Говорят, одного из них, царевщинских бурлаков, писал Репин. Канин была его фамилия, он выступал первым в этой печальной, но грозной процессии, налегая грудью на лямку, повиснув, опустив руки.

Бурлаков было много — весь берег истоптан лаптями, и плотная тропинка петляет рядом с кромкой воды… Его новые знакомые рассказали ему, что на Волге несколько тысяч судов ходят на лямках и парусах, для большого судна нужно не менее сотни пар рук, для среднего — тридцать-сорок, для малого уж никак не менее пяти человек. Кого только не встретишь среди них — и русские, и мордва, и татары, крестьяне беглые… А поговори поди с ними, сколько услышишь невозможного о, нашей Россиюшке, о нашем царе-батюшке…

В Царевщине Глеб познакомился и с девушкой — она была на несколько лет старше его, курсистка, отдыхавшая здесь и не жалеющая времени для просвещения крестьян, оказания им помощи, приучения к культуре, воспитания у них патриотических, но никак не монархических чувств. Она была народницей, Оля Федоровская; призывая крестьян, хотя и без особого успеха, к политической борьбе, она чувствовала себя Жанной д’Арк, говорила о «постоянном народном правительстве», «передаче земли народу», она искала сочувствия — и находила его. Она, ограничиваясь поиском сочувствия, не искала у крестьян активной поддержки — и не получала ее. Ее уважали, ее соратники поплатились жизнями и мучениями за свои убеждения, террором они до смерти запугали царя, и он жестоко мстил им. Несколько лет назад, в 1881 году, был убит Александр II. Его преемник Александр III разгромил «Народную волю». Ольга была членом какой-то чудом выжившей, страшно законспирированной и подчиняющейся жесткому единоличному руководству организации. Она не делала особенных попыток вовлечь кого-либо в свои исполненные благородства и безрассудства, отчаянные планы.

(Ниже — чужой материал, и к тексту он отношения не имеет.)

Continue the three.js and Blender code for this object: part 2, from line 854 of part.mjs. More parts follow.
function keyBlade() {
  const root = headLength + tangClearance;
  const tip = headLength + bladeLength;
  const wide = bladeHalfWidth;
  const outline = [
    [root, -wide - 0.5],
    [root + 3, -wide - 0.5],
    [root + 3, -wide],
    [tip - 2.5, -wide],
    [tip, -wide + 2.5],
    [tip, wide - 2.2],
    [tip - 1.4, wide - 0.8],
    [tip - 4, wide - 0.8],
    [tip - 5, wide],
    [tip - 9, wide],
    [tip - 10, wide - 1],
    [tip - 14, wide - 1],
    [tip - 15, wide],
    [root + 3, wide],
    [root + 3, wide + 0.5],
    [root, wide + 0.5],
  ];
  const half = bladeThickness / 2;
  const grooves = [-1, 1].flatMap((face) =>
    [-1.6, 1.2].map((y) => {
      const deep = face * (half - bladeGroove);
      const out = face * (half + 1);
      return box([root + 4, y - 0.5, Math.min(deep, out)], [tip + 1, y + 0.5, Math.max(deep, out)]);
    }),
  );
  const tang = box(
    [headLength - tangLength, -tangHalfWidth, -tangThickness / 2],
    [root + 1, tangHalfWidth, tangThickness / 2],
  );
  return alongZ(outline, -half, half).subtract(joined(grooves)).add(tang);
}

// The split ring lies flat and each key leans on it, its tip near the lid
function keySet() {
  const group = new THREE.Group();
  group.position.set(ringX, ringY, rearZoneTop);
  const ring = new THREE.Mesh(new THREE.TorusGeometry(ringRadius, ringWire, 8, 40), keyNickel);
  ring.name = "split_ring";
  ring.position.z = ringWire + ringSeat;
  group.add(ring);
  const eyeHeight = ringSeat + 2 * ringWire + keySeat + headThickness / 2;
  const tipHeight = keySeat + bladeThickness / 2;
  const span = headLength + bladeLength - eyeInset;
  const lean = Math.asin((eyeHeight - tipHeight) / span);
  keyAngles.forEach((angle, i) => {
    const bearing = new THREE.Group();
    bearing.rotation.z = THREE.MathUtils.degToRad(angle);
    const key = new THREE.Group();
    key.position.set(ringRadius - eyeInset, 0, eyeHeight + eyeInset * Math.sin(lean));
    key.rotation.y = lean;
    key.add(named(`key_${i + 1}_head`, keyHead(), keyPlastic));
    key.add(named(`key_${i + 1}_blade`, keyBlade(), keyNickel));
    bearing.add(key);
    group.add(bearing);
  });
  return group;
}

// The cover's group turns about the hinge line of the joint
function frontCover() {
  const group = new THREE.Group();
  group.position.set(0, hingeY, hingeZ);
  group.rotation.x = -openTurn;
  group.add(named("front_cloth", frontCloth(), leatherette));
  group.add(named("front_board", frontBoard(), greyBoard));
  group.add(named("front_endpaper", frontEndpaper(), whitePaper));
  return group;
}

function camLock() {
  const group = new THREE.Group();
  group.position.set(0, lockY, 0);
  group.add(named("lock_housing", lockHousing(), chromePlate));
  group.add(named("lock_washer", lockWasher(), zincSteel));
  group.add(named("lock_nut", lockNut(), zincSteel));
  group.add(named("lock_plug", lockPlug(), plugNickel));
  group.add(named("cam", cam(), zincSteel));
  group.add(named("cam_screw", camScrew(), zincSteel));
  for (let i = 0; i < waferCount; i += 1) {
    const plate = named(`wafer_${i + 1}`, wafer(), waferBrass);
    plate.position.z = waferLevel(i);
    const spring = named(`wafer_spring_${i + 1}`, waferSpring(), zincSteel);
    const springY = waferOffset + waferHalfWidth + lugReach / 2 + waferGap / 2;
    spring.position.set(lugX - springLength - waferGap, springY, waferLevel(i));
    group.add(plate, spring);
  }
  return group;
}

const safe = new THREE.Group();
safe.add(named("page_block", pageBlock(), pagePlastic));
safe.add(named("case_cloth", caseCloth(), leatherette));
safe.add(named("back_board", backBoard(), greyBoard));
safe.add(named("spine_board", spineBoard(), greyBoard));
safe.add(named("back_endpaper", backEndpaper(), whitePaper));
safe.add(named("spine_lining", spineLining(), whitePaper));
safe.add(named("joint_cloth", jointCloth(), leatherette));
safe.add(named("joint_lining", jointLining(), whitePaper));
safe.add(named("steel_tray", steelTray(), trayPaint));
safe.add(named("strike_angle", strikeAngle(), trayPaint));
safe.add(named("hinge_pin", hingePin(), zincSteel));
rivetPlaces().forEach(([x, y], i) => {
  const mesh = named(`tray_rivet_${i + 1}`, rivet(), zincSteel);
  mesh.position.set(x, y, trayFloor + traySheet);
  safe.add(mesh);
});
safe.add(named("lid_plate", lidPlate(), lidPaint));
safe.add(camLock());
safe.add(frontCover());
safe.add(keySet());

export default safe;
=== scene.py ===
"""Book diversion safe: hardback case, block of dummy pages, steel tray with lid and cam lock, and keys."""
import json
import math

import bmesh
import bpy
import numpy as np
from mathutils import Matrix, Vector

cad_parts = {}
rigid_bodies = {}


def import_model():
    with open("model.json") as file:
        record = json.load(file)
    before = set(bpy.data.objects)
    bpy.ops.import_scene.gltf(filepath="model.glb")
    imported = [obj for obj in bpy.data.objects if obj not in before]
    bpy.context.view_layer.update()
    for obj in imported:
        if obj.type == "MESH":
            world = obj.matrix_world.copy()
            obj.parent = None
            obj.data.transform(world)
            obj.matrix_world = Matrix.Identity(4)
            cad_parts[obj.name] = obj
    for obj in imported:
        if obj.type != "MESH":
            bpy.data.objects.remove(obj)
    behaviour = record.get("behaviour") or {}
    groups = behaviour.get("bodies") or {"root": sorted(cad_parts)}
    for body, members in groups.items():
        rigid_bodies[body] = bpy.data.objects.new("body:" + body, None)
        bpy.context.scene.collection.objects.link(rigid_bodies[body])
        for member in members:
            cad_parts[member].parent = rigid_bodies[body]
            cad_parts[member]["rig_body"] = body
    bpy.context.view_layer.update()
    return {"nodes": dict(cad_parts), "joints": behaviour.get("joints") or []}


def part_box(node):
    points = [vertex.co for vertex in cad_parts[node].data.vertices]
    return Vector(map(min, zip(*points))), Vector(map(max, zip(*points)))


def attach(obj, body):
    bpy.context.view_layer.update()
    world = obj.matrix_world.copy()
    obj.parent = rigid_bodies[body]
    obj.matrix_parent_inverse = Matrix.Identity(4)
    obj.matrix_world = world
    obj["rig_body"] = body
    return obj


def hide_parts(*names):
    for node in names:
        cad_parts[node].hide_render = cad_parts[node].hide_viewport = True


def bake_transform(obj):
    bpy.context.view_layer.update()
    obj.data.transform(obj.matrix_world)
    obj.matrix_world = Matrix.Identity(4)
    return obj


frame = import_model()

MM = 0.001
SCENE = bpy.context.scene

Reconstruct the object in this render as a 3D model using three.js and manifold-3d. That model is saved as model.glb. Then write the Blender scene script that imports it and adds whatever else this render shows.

Ольга не выпускала из рук книжки Прудона и была довольно подкована теоретически. К вечеру, когда розовел солнечный диск, когда откуда-то вылетали строем немногочисленные комары, и тихие птицы начинали быструю охоту над еще теплой, парной Волгой, за Ольгой увязывалась обычно целая компания. Там был Порфирий Солдатов и еще несколько местных крестьян. Ночью подходили совсем незнакомые Глебу люди. Ольга представляла им Глеба как своего «нового друга», и он долго слушал их странные разговоры — о необходимости дать народу свободу, землю — крестьянам, фабрики — рабочим, всем — справедливое народное правительство, царям же — смерть! Для Глеба все это было так необычно, непривычно, интересно — он понимал, что говорят эти люди много верного: мир устроен крайне несправедливо — купцы, богатеи, купеческие жирные и здоровые сынки думают только о собственных деньгах и удовольствиях, а крестьяне должны трудиться целые дни на полях, оставаясь такими же бедными: да и труд бурлака — разве приведет он, тяжелейший и унизительный, к мало-мальски достойной и приличной жизни? Почему у Шихобаловых, Курлиных, Субботиных и дом богатый, и выезд роскошный, а другие с малолетства должны зарабатывать на хлеб, чтобы только с голоду не умереть?

Почему священники все время обещают счастье на небе, а сами не прочь вольготно пожить здесь, на земле? Он возвращался домой искусанный комарами и истерзанный сомнениями, раздвоенностью, которые приводили его постепенно к неизбежным выводам: «…Скоро перед моим умственным взором четко обрисовались два мира — эксплуататоров и эксплуатируемых. Тогдашние самарские воротилы — все эти Курлины, Шихобаловы, Субботины, Дунаевы и Аржановы — зажиревшие купцы-бандиты, отцы-губернаторы с их полицейской сворой, удельное ведомство царя-батюшки с окружными надзирателями, тогдашние предводители дворянства с холеными и прожившимися бездельниками-дворянчиками, «смиренномудрые» батюшки, внушавшие нам, что весь смысл пятой заповеди — повиновение властям предержащим; наконец, и весь хвост прихлебателей этой компании — с одной стороны. А с другой — горемычная городская беднота, перебивавшаяся со дня на день неведомыми путями (а среди них — моя матушка, вечно дрожащая за судьбу завтрашнего дня); беспризорная городская молодежь — жертва тогдашнего дикого времени; задавленные непосильным трудом и нищенской платой рабочие, бурлаки и босяки Волги. И самый обездоленный — крестьянский мир, находившийся под тройным прессом царя-феодала, помещика и кулака. И загорелось мое юное сердце тревогой и ненавистью…» — писал Г. М. Кржижановский о тех временах полвека спустя.